Frequency: 2x per week
For some guys, “advanced” training starts and ends with supersets. The technique isn’t without merit but this intermediate phase will serve only as a stamina-building bridge to the higher-volume training of weeks 5 and 6. By doing bi’s and tri’s exercises in alternating fashion without rest, you’re capitalizing on your body’s agonist-antagonist efficiency. Research shows a muscle group is stronger if its antagonist, or opposing muscle group, is contracted immediately before it. In other words, you’ll be stronger on a set of skullcrushers if you precede the set by rocking out a set of heavy curls. Taking 30–60 seconds rest between supersets is plenty as these relatively small muscle groups recover quickly.

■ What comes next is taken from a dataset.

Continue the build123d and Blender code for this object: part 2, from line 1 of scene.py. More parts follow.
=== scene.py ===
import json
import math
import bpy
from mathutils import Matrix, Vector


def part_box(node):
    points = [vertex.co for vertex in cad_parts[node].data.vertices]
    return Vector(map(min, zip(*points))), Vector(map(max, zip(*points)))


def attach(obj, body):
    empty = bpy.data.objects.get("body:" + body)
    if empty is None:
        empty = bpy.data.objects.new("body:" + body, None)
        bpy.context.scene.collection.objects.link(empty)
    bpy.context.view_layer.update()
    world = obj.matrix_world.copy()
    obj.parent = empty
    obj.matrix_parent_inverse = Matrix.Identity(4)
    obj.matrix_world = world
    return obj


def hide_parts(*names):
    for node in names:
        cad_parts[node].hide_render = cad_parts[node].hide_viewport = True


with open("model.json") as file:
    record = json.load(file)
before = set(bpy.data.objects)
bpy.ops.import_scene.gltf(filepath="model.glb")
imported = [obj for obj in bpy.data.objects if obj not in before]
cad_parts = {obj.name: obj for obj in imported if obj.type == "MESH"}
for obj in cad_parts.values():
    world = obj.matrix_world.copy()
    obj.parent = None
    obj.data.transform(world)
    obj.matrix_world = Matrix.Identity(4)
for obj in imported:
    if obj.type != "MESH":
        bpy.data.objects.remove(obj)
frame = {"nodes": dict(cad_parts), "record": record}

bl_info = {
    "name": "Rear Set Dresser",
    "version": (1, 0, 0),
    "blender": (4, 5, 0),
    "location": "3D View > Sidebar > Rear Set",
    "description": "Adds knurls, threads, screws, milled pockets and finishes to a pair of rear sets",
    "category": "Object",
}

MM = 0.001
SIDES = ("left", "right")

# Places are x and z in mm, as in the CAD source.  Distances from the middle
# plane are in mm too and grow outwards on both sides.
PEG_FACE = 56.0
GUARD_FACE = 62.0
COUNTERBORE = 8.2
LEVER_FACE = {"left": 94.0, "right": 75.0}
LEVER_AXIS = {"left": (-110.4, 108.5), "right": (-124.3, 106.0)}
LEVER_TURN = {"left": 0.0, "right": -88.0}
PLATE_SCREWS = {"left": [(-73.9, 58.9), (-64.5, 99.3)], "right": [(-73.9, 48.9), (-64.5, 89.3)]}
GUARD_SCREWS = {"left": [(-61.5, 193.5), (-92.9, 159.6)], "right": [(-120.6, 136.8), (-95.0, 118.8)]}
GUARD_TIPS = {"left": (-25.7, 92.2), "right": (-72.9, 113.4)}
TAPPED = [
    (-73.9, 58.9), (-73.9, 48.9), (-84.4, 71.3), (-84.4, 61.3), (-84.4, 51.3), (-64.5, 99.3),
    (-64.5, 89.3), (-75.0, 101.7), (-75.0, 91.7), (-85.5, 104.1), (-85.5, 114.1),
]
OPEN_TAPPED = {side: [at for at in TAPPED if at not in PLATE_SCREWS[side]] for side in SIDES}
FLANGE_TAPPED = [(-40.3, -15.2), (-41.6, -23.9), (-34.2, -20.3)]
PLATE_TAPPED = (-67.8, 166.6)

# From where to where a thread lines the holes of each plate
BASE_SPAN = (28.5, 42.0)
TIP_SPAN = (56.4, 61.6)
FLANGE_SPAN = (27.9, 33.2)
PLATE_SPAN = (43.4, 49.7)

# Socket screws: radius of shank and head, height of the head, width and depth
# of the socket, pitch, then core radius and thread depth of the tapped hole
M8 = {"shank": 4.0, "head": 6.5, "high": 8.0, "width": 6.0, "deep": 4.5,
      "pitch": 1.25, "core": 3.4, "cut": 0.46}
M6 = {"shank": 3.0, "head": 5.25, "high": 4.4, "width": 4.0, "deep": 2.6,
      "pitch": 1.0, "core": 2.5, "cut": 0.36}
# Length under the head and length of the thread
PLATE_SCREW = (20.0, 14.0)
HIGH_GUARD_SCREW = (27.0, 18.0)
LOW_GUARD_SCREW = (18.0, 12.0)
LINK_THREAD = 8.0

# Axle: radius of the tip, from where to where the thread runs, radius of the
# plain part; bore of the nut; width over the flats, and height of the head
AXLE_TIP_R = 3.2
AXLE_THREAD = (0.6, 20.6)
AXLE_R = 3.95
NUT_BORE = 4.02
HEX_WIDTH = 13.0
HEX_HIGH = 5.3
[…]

This will also up the metabolic demands on your body, turning an ordinary arms workout into an upper-arm boot camp. You’ll keep reps in the proven muscle-building range of 8–12 per set.

Phase 3 (Weeks 5–6):

German Volume Training

Frequency: 2x per week
German Volume Training (GVT) has been around for decades but it’s used only sparingly by today’s gym crowd. While it’s simple in concept — 10 sets of 10 reps for just 1–2 exercises — its execution truly tests the mettle of those who choose to stick it out. To get started, select a weight that you can comfortably complete up to (and no more than) 20 reps on your first set, or about 60% of your one-rep max (1RM) for that move. Complete 10 reps. Limiting rest to 45–60 seconds, you’ll complete another 10. You’ll continue in this fashion until you’ve completed 10 total sets for that exercise using the same weight throughout. As you progress from set No. 1–10, you’ll likely find that your reps become particularly challenging around set 4, but keep pushing to complete all the reps. After your 10th set, you’re done with that bodypart. The repeated, precise demand placed on muscles through this type of training all but ensures hypertrophy and puts a remarkable cap on an extraordinarily difficult six weeks of arm training.